Sunday, February 7, 2010

The Cave and More SNAKES!!!!

I was about 8 years old when we moved from the house at Spicewood Springs to a house much closer to the pool we swam in and my new friend Ruthie Myrick just my age. She had 2 little brothers, called Sonny the older about 7 and Pud about 5, they always tagged along behind us and we were always trying to run away from them. Mom wouldn't let Leona run with us she was Pud's age, but I think mom was a little more protective of Leona. Ruthie said there was a big cave behind her property and wanted me to go there with her. She said there were lots of coach whips down in the cave. Coach whips were black snakes that ran on their tails and chased people or so we heard we didn't know what the snakes did to you if they caught you. I don't know what possessed us but we went down there. If mama would've known where we were going that day she would've stopped us. Mom always said God watched out for old fools and little children and I know He was watching that day. The cave turned out to be a big pit in the ground and it was dirt on our side and a cliff of rocks on the back side.
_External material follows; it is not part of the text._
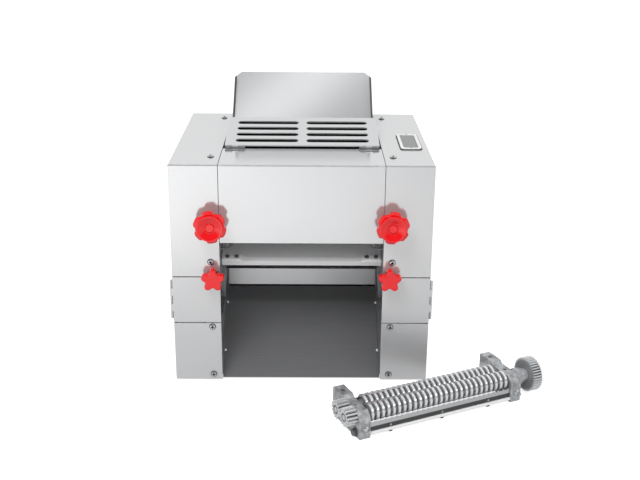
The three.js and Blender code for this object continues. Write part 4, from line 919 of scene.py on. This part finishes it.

We gathered a bunch of rocks down there and before you could shake a stick snakes started to crawl from the rocks on the back side and from under the rocks on the floor of it, there were a lot of them, all kinds, they hissed and jumped at us. We threw more rocks and sticks and what ever we could find. After awhile the snakes became pretty angry and started to coil up and jump at us. We got pretty scared and started to run, and by golly a couple had jumped from the pit and started to chase us, we kept looking back to see if they were upon their tails, No such luck we continued to run and went as fast as we could through the corn field and made it to Ruthie's back yard so out of breath that mama came out and wanted to know why we were running in the heat???? I had lost my bonnet in the race and she told me to go back and find it but I didn't go then, I told her we would go and look for it later when we were rested. She made us sit in the shade under the tree and drink some water. Much later in the evening when the sun went down we walked down the field and found my bonnet in the corn patch. I NEVER did go down there again, I was too afraid and I never told my mom what we had done that day. In fact I think this is the first time that I really told this story and told all of it.